An Improved Finite-time Analysis of Temporal Difference Learning with Deep Neural Networks
Zhifa Ke, Zaiwen Wen, Junyu Zhang
TL;DR
This work presents a non-asymptotic analysis of neural temporal-difference and Q-learning with multi-layer neural networks in reinforcement learning. By introducing a subspace decomposition that separates range and kernel components of the feature-covariance operator $\Sigma_\pi$, the authors establish an $\tilde{O}(\varepsilon^{-1})$ sample complexity under Markovian sampling, a significant improvement over prior $\tilde{O}(\varepsilon^{-2})$ bounds.
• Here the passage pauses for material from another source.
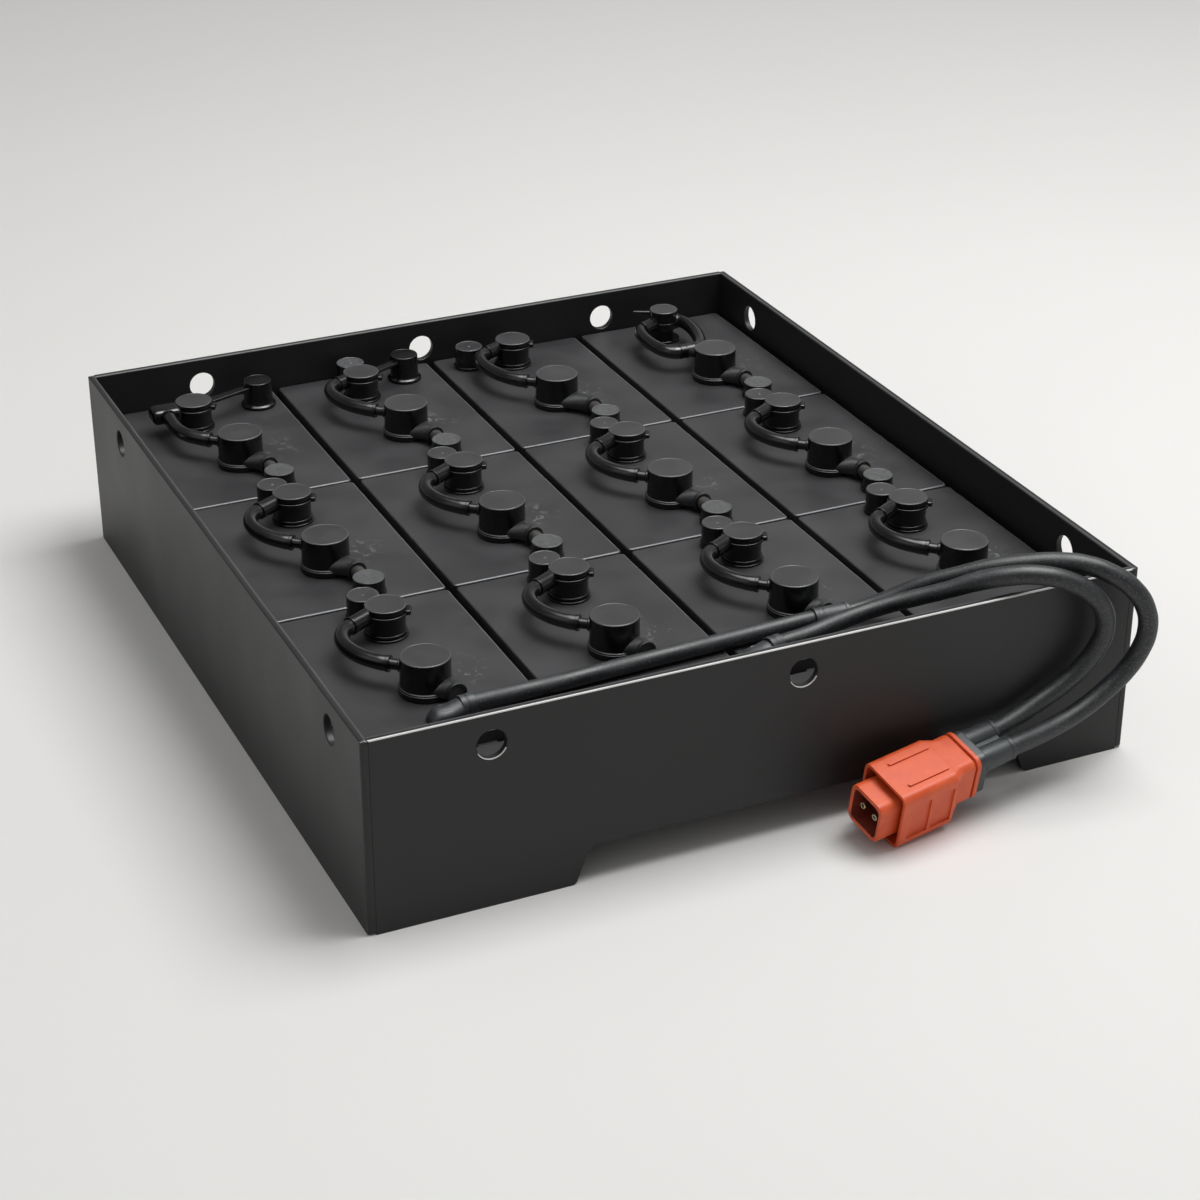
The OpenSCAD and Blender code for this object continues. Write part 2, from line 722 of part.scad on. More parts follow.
function bezier(a, b, c, d, t) =
    a * pow(1 - t, 3) + 3 * b * t * pow(1 - t, 2) + 3 * c * t * t * (1 - t) + d * pow(t, 3);
function lifted(p, z) = [p.x, p.y, z];
function hose_line(start, dir1, pull1, stop, dir2, pull2, steps = 11) = [
    for (k = [0 : steps])
        lifted(bezier(start, start + pull1 * dir1, stop + pull2 * dir2, stop, k / steps), hose_z)
];

module hose(i) {
    if (i == tall_vent) {
        left_end = tee_at - tee_half * turned(tee_turn);
        right_end = tee_at + tee_half * turned(tee_turn);
        start = from_rear(right_sleeve[0]);
        stop = from_rear(right_sleeve[1]);
        away = turned(tee_turn);
        tube_on_cell(i, hose_line(sleeve_stop(i), sleeve_dir(i), tall_pull, left_end, -away, tee_pulls[0]));
        tube_on_cell(i, hose_line(stop, unit(stop - start), tall_pull, right_end, away, tee_pulls[1]));
    } else {
        tube_on_cell(i, hose_line(
            sleeve_stop(i), sleeve_dir(i), sleeve_pull, spigot_end(i), turned(spigot_turn), spigot_pull
        ));
    }
}

module tube_on_cell(i, line) {
    on_cell(i) tube(line, hose_r, 10);
}

module hoses_column(c) {
    color("#232526") for (r = [0 : rows - 1]) hose(r * columns + c);
}

function tangents(p) = [
    for (k = [0 : len(p) - 1])
        unit(p[min(k + 1, len(p) - 1)] - p[max(k - 1, 0)])
];
function normals(t) = [
    for (k = 0, n = unit(cross(t[0], [0, 0, 1])); k < len(t);
         k = k + 1, n = k < len(t) ? unit(n - (n * t[k]) * t[k]) : n) n
];

// A round tube along a line of points: one ring at each point, closed by a flat cap at each end
module tube(line, r, sides) {
    t = tangents(line);
    n = normals(t);
    rings = len(line);
    points = [
        for (k = [0 : rings - 1], s = [0 : sides - 1])
            line[k] + r * (cos(360 * s / sides) * n[k] + sin(360 * s / sides) * cross(t[k], n[k]))
    ];
    sides_of = [
        for (k = [0 : rings - 2], s = [0 : sides - 1])
            [k * sides + s, k * sides + (s + 1) % sides, (k + 1) * sides + (s + 1) % sides, (k + 1) * sides + s]
    ];
    start_cap = [for (s = [sides - 1 : -1 : 0]) s];
    end_cap = [for (s = [0 : sides - 1]) (rings - 1) * sides + s];
    polyhedron(points, concat(sides_of, [start_cap, end_cap]));
}

module lead_pole() {
    translate([0, 0, -pole_depth]) cylinder(h = pole_depth + pole_h, r = pole_r);
    translate([0, 0, pole_h - cut]) cylinder(h = bolt_h + cut, r = bolt_r, $fn = 6);
}

module lead_poles() {
    color("#7d7f82") for (i = [0 : columns * rows - 1], p = poles_of(i)) on_cell(i, p) lead_pole();
}

module pole_socket() {
    translate([0, 0, -cut]) cylinder(h = pole_h + bolt_h + pole_fit + cut, r = pole_r + pole_fit);
}

module rear_pole_caps() {
    color("#1b1c1d") for (c = rear_caps) on_cell(c[0], c[1]) difference() {
        turned_cap(cap_r, rear_cap_h, skirt_r, skirt_h, 1);
        pole_socket();
    }
}

module front_pole_caps() {
    color("#5a5c5c") for (c = front_caps) {
        towards = collar_spot(c[0]) - c[1];
        on_cell(c[0], c[1]) difference() {
            union() {
                turned_cap(cap_r, front_cap_h, skirt_r, skirt_h, 1);
                translate([0, 0, collar_r]) rotate([0, 0, heading(towards)]) rotate([0, 90, 0])
                    cylinder(h = norm(towards) - collar_l + 4 - cable_fit, r = stub_r);
            }
            pole_socket();
        }
    }
}

// The bar from a cell's front pole cap to the rear pole cap of the cell before it
module cell_links() {
    apart = front_pole_at + [0, cell_d + row_gap] - from_rear(rear_pole_at);
    color("#232526") for (c = front_caps) on_cell(c[0] - columns, from_rear(rear_pole_at)) difference() {
        translate([0, 0, link_r + 1.5]) rotate([0, 0, heading(apart)]) rotate([0, 90, 0])
            cylinder(h = norm(apart), r = link_r);
        for (p = [[0, 0], apart]) translate([p.x, p.y, -cut]) {
            cylinder(h = skirt_h + cut + 0.1, r = skirt_r + 0.1);
            cylinder(h = rear_cap_h, r = cap_r + 0.1);
        }
    }
}

module side_caps() {
    color("#3c3e3f") for (k = [0, 1]) {
        i = side_cells[k];
        spot = from_rear(side_cap_at[k]);
        away = vent_spot(i) - spot;
        on_cell(i, spot) difference() {
            union() {
                turned_cap(cap_r, side_cap_h, side_base_r, skirt_h, 1);
                translate([0, 0, vent_h - 8]) rotate([0, 0, heading(away)])
                    translate([0, -strap_w / 2, 0])
                        cube([norm(away) - vent_collar_r - seat_fit, strap_w, strap_t]);
            }
            pole_socket();
        }
    }
}

module outer_cable() {
    color("#2f3234") at_corner() tube(outer_route, cable_r, cable_sides);
}

module inner_cable() {
    color("#2f3234") at_corner() tube(inner_route, cable_r, cable_sides);
}

// Lays children along the line from one route point to the next, their +Z along the cable
module along(a, b) {
    way = b - a;
    at_corner() translate(a) rotate([0, acos(way.z / norm(way)), atan2(way.y, way.x)]) children();
}

module lug_boot(spot, a, b) {
    difference() {
        union() {
            hull() {
                on_cell(spot[0], spot[1]) cylinder(h = lug_h, r = lug_r, $fn = 32);
                along(a, b) translate([0, 0, -2]) cylinder(h = 4, r = lug_socket_r - 0.5, $fn = 32);
            }
            along(a, b) cylinder(h = lug_socket_l, r = lug_socket_r);
        }
        along(a, b) cylinder(h = lug_socket_l + cut, r = cable_r + cable_fit);
        on_cell(spot[0], spot[1]) pole_socket();
    }
}

module cable_lugs() {
    color("#4b4e50") {
        lug_boot(lug_spots[0], outer_route[0], outer_route[1]);
        lug_boot(lug_spots[1], inner_route[0], inner_route[1]);
    }
}

// A crimped sleeve round the outer cable, with a raised ring at each end
module cable_coupling() {
    a = outer_route[coupling_start];
    b = outer_route[coupling_start + 1];
    color("#4b4e50") along(a, b) translate([0, 0, norm(b - a) / 2 - coupling_l / 2]) rotate_extrude() {
        translate([cable_r + cable_fit, 0]) square([coupling_r - 0.5 - cable_r - cable_fit, coupling_l]);
        for (z = [0, coupling_l - 3]) translate([cable_r + cable_fit, z])
            square([coupling_r - cable_r - cable_fit, 3]);
    }
}

// The lowest corner of the shell's mouth touches the ground
shell_drop = (shell_w / 2 - shell_r) * sin(-plug_turn[2]) + (shell_h / 2 - shell_r) * cos(plug_turn[2]) + shell_r;
plug_z = shell_drop * cos(plug_turn[1]);

module plug_frame() {
    at_corner() translate([plug_at.x, plug_at.y, plug_z])
        rotate([0, 0, plug_turn[0]]) rotate([0, plug_turn[1], 0]) rotate([plug_turn[2], 0, 0]) children();
}

// A bar of a given cross-section from one place to another along the plug's axis
module plug_bar(from, to) {
    translate([from, 0, 0]) rotate([90, 0, 90]) linear_extrude(to - from) children();
}

module plug_shell() {
    cavity = shell_l - shell_back;
    inner_r = max(shell_r - shell_wall, 1);
    color("#d2603f") plug_frame() difference() {
        union() {
            plug_bar(-shell_l, 0) centred_rect(shell_w, shell_h, shell_r);
            translate([0, 0, rear_rise]) plug_bar(-shell_l - rear_l, -shell_l + cut)
                centred_rect(rear_w, rear_w, shell_r);
            for (y = [-1, 1])
                translate([rib_margins[1] - shell_l, y * shell_w / 4 - rib_size.x / 2, shell_h / 2 - cut])
                    cube([shell_l - rib_margins[0] - rib_margins[1], rib_size.x, cut + rib_size.y]);
        }
        plug_bar(-cavity, cut) centred_rect(shell_w - 2 * shell_wall, shell_h - 2 * shell_wall, inner_r);
        for (side = [0, 1], x = panels_at) mirror([0, side, 0])
            translate([-x - panel_size.x, shell_w / 2 - panel_size.z, -panel_size.y / 2 - panel_drop])
                cube([panel_size.x, panel_size.z + cut, panel_size.y]);
    }
}

module plug_nose() {
    cavity = shell_l - shell_back;
    base_r = max(shell_r - shell_wall, 1) - seat_fit;
    inside_w = shell_w - 2 * shell_wall - 2 * seat_fit;
    inside_h = shell_h - 2 * shell_wall - 2 * seat_fit;
    color("#d2603f") plug_frame() difference() {
        union() {
            plug_bar(-cavity, -shroud_depth) centred_rect(inside_w, inside_h, base_r);
            plug_bar(-shroud_depth - cut, nose_reach) centred_rect(nose_w, nose_w, nose_r);
        }
        plug_bar(nose_reach - nose_depth, nose_reach + cut)
            centred_rect(nose_w - 2 * nose_wall, nose_w - 2 * nose_wall, nose_r - nose_wall + 1);
        for (y = [-1, 1]) translate([-cavity - cut, y * contact_pitch / 2, 0]) rotate([0, 90, 0])
            cylinder(h = cavity + nose_reach, d = contact_d + 0.2);
    }
}

module plug_contacts() {
    cavity = shell_l - shell_back;
    tip = nose_reach - nose_depth + contact_reach;
    color("#b8a878") plug_frame() for (y = [-1, 1]) translate([-cavity, y * contact_pitch / 2, 0]) rotate([0, 90, 0])
        difference() {
            cylinder(h = cavity + tip, d = contact_d);
            translate([0, 0, cavity + tip - 8]) cylinder(h = 8 + cut, d = contact_d / 2);
        }
}

module plug_ring() {
    start = -shell_l - rear_l;
    color("#d2603f") plug_frame() translate([0, 0, rear_rise]) {
        plug_bar(start - 2, start) centred_rect(rear_w - 4, rear_w - 4, shell_r - 2);
        plug_bar(start - 2 - ring_t, start - 2) centred_rect(ring_w, ring_w, shell_r + 1);
    }
}

module plug_boot() {
    start = -shell_l - rear_l - 2 - ring_t;
    mouth = start - boot_plate_t - boot_l;
    color("#3f4244") plug_frame() difference() {
        union() {
            translate([0, 0, rear_rise]) plug_bar(start - boot_plate_t, start)
                centred_rect(ring_w - 2, ring_w - 3, shell_r + 1);
            for (y = [-1, 1]) translate([mouth, y * boot_pitch / 2, boot_rise]) rotate([0, 90, 0])
                cylinder(h = boot_l + cut, r = boot_r);
            translate([mouth + 3, -2, boot_rise - 5]) cube([boot_l - 3 + cut, 4, 10]);
        }
        for (y = [-1, 1]) translate([mouth - cut, y * boot_pitch / 2, boot_rise]) rotate([0, 90, 0])
            cylinder(h = boot_depth + cut, r = cable_r + cable_fit);
    }
}

tray_front_wall();
tray_back_wall();
tray_left_wall();
tray_right_wall();
tray_floor();
packing_boards();
for (i = [0 : columns * rows - 1]) {
    cell(i);
    float_valve(i);
    vent_plug(i);
}
for (c = [0 : columns - 1]) {
    hoses_column(c);
}
lead_poles();
rear_pole_caps();
front_pole_caps();
cell_links();
side_caps();
outer_cable();
inner_cable();
cable_lugs();
cable_coupling();
plug_shell();
plug_nose();
plug_contacts();
plug_ring();
plug_boot();
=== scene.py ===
"""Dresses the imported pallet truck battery: tray, cells, caps, hoses, charging lead and studio."""

import logging
import math
from collections.abc import Sequence
from dataclasses import dataclass
from enum import Enum, IntEnum

import bmesh
import bpy
from mathutils import Matrix, Vector


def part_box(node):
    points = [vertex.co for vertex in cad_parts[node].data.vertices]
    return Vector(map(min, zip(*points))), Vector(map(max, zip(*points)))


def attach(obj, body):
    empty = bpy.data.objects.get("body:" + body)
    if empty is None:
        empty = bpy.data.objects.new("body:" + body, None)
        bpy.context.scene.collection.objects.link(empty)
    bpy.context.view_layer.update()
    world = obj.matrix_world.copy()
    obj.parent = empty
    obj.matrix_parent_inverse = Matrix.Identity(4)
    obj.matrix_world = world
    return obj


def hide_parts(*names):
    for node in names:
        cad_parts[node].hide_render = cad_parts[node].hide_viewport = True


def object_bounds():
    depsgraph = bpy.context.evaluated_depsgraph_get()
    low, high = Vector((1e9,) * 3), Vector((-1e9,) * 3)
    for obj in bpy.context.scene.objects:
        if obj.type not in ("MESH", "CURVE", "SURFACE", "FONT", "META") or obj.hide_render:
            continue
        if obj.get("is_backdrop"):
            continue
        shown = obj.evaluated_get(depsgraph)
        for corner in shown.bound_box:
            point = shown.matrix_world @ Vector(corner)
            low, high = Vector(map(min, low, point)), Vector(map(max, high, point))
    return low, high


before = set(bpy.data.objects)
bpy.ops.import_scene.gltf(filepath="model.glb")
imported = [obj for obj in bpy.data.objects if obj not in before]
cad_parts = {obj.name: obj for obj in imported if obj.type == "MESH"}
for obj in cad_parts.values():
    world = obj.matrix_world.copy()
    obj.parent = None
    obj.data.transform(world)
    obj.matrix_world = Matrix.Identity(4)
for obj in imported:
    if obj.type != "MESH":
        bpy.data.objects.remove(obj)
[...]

The results apply to neural TD learning, neural Q-learning, and extend to minimax neural Q-learning in two-player zero-sum Markov games, under weaker regularity conditions. Experiments on OpenAI Gym tasks corroborate the theoretical findings, including width-dependent convergence and spectral properties of $\Sigma_\pi$. The paper contributes a versatile analytic framework with potential applications to broader neural-approximation RL algorithms, including actor-critic methods.
Abstract
Temporal difference (TD) learning algorithms with neural network function parameterization have well-established empirical success in many practical large-scale reinforcement learning tasks. However, theoretical understanding of these algorithms remains challenging due to the nonlinearity of the action-value approximation. In this paper, we develop an improved non-asymptotic analysis of the neural TD method with a general $L$-layer neural network. New proof techniques are developed and an improved new $\tilde{\mathcal{O}}(ε^{-1})$ sample complexity is derived. To our best knowledge, this is the first finite-time analysis of neural TD that achieves an $\tilde{\mathcal{O}}(ε^{-1})$ complexity under the Markovian sampling, as opposed to the best known $\tilde{\mathcal{O}}(ε^{-2})$ complexity in the existing literature.